追悼「デペイズマンの人、刀根康尚、90にして逝く」
text:Yoshiaki Onnyk Kinno 金野Onnyk吉晃
フルクサスに参加していたこと以外に、世界の前衛音楽一派にトネ・ヤスナオの名を知らしめたのは『Solo for Wounded CD』だろう。ジョン・ゾーンのレーベルTzadikから1997年にリリースされた。
最初から最後までこのアルバムを集中して聴き通すのは、なかなかできなかった。例えばエヴァン・パーカーの初期ソプラノソロは、その鋭利さが持続してリスナーに忍耐を強いる。が、刀根のCDの電子サウンドはそれを遥かに超えた強度がある。だがジャパノイズなどによくあるような爆音、轟音ではない。
CDの盤面に傷をつけて、CDプレイヤーがそれを読み取ることで起る断続的な鋭角的ノイズ。鼓膜に錐をもみこむような暴力的サウンド。これはソロ奏者の、というよりはソロ・リスナーのための音楽。発表時には多くの人から驚嘆の声が上がった。私はいまこれを、究極の(ロウ)テクノと呼びたい。

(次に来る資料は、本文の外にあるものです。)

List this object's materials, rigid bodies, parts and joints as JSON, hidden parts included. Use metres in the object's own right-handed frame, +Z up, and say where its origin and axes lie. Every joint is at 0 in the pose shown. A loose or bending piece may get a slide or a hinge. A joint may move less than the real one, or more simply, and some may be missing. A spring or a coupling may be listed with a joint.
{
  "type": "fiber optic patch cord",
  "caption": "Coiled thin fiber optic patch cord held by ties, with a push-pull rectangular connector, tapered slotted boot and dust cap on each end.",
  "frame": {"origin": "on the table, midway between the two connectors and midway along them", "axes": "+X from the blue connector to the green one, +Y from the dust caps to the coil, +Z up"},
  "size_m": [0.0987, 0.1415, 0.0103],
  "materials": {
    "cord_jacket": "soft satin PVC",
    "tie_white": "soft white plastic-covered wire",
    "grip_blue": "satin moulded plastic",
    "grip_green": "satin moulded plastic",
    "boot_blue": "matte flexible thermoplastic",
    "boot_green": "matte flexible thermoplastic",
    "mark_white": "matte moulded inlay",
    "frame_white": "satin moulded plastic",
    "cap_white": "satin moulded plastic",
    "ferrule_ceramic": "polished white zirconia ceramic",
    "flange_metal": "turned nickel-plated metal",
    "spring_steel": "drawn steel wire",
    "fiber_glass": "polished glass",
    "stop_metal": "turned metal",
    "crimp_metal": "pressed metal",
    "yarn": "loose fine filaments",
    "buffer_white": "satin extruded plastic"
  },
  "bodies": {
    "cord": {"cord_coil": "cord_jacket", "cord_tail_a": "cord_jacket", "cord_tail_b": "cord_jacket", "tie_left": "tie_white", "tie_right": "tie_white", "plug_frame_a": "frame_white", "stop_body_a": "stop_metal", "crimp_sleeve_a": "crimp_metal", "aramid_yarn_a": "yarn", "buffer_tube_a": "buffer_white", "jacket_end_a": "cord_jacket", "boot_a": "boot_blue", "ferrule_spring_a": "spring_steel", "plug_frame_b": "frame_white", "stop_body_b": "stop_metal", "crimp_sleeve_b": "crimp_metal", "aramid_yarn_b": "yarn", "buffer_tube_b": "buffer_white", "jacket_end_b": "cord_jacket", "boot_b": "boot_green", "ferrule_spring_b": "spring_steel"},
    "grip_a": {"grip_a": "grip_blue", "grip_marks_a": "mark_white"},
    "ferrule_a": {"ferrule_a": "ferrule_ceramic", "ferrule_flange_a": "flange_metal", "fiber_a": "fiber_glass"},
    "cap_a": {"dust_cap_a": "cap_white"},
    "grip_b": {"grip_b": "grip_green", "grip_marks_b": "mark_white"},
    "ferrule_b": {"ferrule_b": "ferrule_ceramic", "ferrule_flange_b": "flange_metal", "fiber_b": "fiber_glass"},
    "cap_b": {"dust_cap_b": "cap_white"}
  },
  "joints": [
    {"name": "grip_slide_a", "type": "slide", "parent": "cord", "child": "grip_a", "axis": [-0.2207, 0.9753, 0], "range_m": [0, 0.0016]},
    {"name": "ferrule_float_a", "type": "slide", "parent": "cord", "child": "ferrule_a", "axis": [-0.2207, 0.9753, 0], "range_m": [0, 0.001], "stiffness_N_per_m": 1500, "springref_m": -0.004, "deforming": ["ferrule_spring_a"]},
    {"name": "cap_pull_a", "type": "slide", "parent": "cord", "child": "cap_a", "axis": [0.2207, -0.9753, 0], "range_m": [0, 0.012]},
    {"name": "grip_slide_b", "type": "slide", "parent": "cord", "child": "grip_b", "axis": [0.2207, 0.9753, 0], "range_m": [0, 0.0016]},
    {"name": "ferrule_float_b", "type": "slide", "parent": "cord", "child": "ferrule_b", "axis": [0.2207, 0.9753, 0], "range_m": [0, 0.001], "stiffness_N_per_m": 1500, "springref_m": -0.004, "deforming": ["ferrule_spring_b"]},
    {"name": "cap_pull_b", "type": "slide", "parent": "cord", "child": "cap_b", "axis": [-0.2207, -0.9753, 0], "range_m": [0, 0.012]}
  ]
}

1935年、浅草に生まれ、日本の古典文学を専攻。この経歴は彼のユニークさの源である。小杉武久、塩見允枝子、武田明倫、水野修孝らと集団「グループ・音楽」を結成、日本初の即興演奏集団となった。この集団の演奏記録が残っていたのは奇跡的である。60年代「アメリカのダダイズム」と言える芸術運動「フルクサス」に参加。

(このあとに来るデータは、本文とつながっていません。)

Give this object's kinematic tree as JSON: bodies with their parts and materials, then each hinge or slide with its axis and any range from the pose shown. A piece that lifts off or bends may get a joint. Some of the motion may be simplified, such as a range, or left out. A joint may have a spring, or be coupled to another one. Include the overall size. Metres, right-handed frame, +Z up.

72年、拠点をアメリカに移し、ジョン・ケージ、ダンスのマース・カニンガムなどと交流し、数々のイベントに参加した。
彼は「思考」を、その過程、偶発現象までも含めて現実化する方法論と具体的装置の開発、その実働状態を作品としている。また同時に自らを「超現実主義」の流れにあると位置づける。シュルレアリスムといっても、決して夢幻的、無意識的なのではなく、彼は徹底して論理的な前衛芸術家であった(実験的なのではない!)。
篆書や甲骨文字をスキャナーに読み取らせ、そのデータをそのまま音響に移行するシステムを開発し、それによるサウンドを構成した作品『MUSICA ICONOLOGOS』(LOVELY MUSIC 1993)はその実例だろう。確かに解説が無ければいかにしてかくなるサウンドが生まれたか分からない。だが、彼には録音よりも過程が重要だった。
その他、作品は万葉集や、中国文学なども素材としているが、それは彼の基盤に文学研究があるということだ。文学と即物主義の電子音的邂逅。ミシンや蝙蝠傘とは言わないが。
この原稿は、2001年に愛知芸術文化センターの発行したCD付きブックレット”yasunao tone”によるところが多い。